▸ **STATED EXERCISE**
Set down exactly, please, each line from the one containing "The FreeCAD and" through the one containing "# spike, x points", both lines included, and no other line.

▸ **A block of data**
━━━━━━━━━━━━━━━━

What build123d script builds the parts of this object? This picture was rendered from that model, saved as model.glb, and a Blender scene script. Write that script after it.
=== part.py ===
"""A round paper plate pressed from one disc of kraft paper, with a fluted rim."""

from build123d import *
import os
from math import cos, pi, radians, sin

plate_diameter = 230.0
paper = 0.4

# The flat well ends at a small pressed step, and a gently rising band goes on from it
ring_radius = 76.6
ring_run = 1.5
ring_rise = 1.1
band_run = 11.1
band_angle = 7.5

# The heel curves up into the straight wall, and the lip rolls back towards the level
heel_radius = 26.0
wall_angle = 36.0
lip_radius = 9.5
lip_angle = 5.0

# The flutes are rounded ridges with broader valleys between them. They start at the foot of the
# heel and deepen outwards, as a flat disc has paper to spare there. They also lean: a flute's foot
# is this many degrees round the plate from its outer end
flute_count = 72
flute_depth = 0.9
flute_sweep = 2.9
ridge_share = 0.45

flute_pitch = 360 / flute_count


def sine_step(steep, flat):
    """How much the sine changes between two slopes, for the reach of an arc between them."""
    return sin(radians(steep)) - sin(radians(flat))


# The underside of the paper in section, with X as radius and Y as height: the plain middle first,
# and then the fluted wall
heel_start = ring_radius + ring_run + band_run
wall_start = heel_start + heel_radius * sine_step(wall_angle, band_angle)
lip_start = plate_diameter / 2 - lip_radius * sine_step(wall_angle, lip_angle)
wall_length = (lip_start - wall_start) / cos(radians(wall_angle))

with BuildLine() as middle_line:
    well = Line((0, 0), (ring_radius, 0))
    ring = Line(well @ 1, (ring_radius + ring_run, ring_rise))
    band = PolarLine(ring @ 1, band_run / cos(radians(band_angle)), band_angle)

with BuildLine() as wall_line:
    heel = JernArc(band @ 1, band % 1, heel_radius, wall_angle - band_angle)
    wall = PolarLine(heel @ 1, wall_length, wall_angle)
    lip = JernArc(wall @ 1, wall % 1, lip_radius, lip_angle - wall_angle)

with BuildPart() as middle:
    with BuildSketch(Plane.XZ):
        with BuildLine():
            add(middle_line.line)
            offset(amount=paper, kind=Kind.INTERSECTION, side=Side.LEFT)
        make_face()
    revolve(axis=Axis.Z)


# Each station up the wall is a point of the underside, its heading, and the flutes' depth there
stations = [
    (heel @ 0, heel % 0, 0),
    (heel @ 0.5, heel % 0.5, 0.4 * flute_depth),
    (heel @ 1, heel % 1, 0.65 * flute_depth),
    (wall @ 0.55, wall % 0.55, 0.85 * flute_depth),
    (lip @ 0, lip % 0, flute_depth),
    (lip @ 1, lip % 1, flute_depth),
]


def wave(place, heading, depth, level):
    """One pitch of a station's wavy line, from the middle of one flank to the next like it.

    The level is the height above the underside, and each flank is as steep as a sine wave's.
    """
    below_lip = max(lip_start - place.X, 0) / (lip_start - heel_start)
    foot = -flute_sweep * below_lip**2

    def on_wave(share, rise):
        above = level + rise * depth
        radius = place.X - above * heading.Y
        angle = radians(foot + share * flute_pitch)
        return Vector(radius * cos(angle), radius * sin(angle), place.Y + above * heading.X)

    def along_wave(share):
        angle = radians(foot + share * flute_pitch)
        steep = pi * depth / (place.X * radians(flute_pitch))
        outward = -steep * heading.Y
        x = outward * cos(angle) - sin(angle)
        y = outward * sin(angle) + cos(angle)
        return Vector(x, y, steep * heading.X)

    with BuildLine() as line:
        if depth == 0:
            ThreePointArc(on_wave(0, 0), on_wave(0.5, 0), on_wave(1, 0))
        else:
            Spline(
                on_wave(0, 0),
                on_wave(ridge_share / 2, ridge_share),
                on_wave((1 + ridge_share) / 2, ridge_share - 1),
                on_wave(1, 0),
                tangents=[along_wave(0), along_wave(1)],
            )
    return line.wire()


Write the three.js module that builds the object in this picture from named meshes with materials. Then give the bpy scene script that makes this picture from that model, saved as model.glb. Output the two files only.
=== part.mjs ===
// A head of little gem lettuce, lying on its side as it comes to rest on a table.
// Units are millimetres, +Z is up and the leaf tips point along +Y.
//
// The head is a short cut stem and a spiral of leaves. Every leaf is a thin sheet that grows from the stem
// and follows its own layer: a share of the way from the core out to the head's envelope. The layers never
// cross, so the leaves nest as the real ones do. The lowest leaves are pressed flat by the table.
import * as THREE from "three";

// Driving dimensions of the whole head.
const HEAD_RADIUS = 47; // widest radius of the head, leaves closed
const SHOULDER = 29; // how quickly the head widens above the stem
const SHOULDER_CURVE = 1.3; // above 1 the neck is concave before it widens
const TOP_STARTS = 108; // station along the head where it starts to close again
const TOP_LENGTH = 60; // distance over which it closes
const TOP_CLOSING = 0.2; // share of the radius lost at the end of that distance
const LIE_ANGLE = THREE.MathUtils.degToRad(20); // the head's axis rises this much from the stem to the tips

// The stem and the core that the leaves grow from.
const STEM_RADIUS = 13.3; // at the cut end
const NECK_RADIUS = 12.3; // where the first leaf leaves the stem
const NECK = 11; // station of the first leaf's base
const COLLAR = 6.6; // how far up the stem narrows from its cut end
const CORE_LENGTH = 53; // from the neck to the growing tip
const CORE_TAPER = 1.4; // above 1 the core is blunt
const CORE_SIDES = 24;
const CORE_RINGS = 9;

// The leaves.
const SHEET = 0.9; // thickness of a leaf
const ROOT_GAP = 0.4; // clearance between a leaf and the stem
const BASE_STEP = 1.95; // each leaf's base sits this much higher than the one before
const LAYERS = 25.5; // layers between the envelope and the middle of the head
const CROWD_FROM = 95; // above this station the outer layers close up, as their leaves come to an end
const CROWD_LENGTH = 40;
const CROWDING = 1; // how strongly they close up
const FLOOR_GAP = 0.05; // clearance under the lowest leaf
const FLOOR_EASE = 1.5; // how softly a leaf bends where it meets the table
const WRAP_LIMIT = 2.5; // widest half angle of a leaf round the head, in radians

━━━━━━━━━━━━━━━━

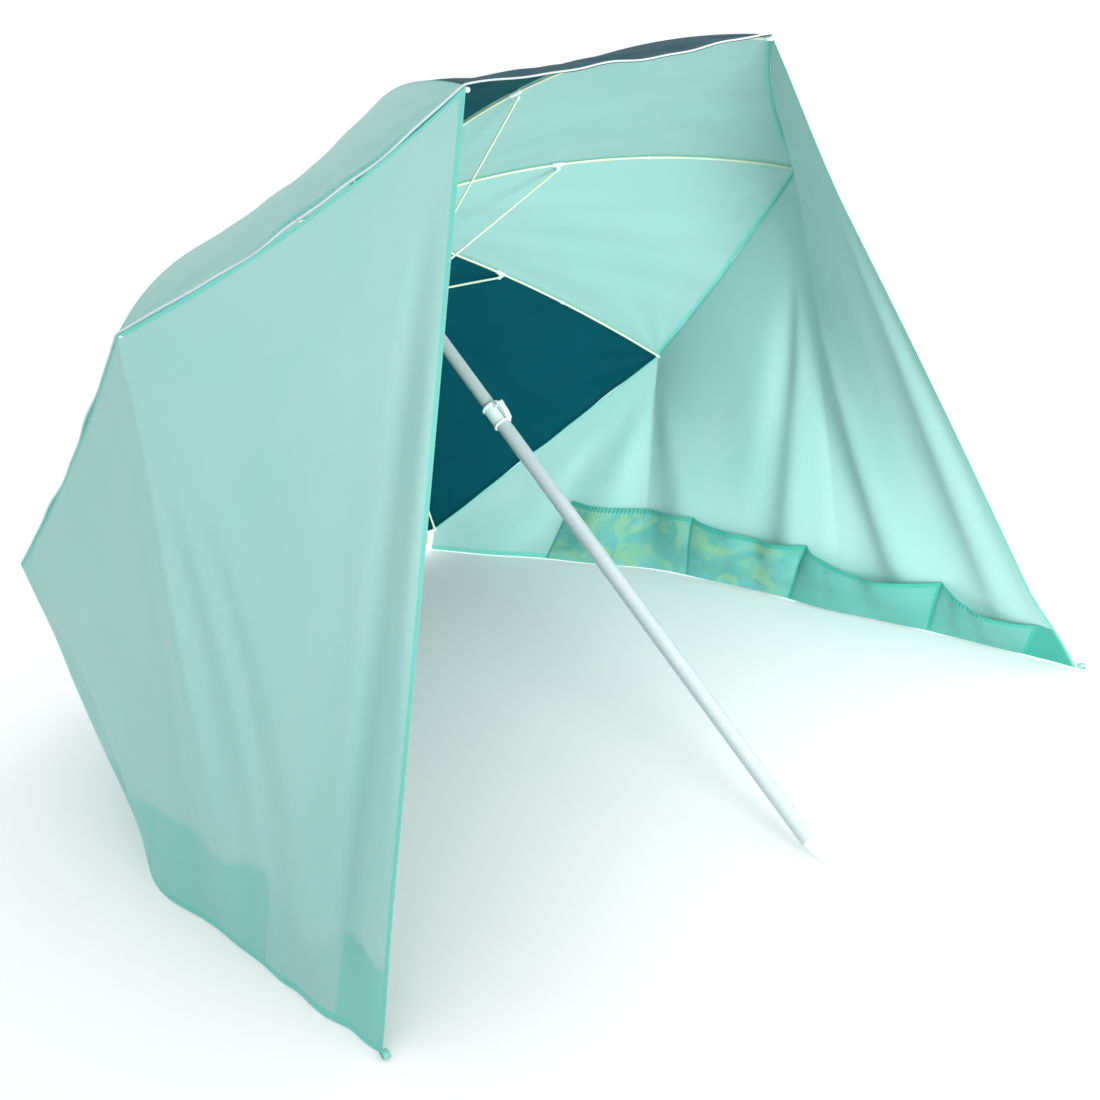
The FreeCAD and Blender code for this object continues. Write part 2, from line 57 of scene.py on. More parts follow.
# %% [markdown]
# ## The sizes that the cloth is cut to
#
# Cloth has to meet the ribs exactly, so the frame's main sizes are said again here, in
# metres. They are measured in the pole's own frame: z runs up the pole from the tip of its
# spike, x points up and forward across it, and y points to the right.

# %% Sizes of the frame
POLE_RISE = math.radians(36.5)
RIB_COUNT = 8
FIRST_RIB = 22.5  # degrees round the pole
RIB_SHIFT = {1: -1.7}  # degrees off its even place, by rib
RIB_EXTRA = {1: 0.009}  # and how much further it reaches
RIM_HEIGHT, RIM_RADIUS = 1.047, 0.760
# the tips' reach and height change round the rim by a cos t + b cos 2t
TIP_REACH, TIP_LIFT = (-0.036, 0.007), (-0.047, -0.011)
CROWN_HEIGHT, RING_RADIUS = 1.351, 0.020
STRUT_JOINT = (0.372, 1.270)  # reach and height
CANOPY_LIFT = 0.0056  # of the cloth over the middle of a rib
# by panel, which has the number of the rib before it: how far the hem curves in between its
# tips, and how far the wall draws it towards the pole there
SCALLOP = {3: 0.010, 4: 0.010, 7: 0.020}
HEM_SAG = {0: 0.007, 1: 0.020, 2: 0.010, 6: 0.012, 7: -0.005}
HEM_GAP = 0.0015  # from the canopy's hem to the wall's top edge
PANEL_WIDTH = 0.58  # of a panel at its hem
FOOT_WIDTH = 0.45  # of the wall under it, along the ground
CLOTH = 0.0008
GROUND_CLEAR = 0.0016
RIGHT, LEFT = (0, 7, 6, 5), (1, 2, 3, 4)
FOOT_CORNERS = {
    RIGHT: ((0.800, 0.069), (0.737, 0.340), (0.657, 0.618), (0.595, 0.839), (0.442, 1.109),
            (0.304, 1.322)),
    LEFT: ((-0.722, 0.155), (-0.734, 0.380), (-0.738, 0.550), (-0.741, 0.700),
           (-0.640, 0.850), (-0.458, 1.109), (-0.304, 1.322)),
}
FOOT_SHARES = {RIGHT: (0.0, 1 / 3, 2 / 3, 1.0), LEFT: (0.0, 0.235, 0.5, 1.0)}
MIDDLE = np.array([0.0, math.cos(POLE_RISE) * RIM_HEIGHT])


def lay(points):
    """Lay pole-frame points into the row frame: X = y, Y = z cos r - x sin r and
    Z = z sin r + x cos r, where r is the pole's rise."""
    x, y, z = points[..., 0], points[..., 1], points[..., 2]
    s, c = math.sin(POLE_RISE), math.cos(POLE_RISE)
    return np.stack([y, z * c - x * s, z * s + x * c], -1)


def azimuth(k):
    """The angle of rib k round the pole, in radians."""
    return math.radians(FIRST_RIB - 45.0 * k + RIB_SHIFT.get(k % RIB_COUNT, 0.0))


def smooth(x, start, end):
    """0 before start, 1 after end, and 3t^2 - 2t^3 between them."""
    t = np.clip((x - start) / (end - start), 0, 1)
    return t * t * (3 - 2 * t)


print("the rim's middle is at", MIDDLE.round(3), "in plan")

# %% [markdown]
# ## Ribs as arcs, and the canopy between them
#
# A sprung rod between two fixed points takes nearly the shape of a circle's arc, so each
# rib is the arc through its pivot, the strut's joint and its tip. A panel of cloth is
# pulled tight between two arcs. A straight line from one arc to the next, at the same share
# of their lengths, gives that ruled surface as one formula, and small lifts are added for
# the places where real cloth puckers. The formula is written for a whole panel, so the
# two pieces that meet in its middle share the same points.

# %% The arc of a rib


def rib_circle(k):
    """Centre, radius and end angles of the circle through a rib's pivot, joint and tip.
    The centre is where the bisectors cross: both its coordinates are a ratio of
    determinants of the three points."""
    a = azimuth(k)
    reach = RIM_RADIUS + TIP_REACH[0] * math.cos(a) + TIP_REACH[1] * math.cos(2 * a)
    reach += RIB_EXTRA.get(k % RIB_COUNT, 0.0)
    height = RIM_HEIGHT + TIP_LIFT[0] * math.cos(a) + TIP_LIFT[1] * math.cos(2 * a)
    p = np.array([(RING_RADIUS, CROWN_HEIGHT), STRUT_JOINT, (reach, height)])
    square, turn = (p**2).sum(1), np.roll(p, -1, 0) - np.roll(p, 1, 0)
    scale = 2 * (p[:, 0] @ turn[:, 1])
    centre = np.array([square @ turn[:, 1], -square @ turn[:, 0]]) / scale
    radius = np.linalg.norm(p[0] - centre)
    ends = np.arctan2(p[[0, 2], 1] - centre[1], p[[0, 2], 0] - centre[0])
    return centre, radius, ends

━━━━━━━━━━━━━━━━

▸ **TASK SOLUTION**
The FreeCAD and Blender code for this object continues. Write part 2, from line 57 of scene.py on. More parts follow.
# %% [markdown]
# ## The sizes that the cloth is cut to
#
# Cloth has to meet the ribs exactly, so the frame's main sizes are said again here, in
# metres. They are measured in the pole's own frame: z runs up the pole from the tip of its
# spike, x points up and forward across it, and y points to the right.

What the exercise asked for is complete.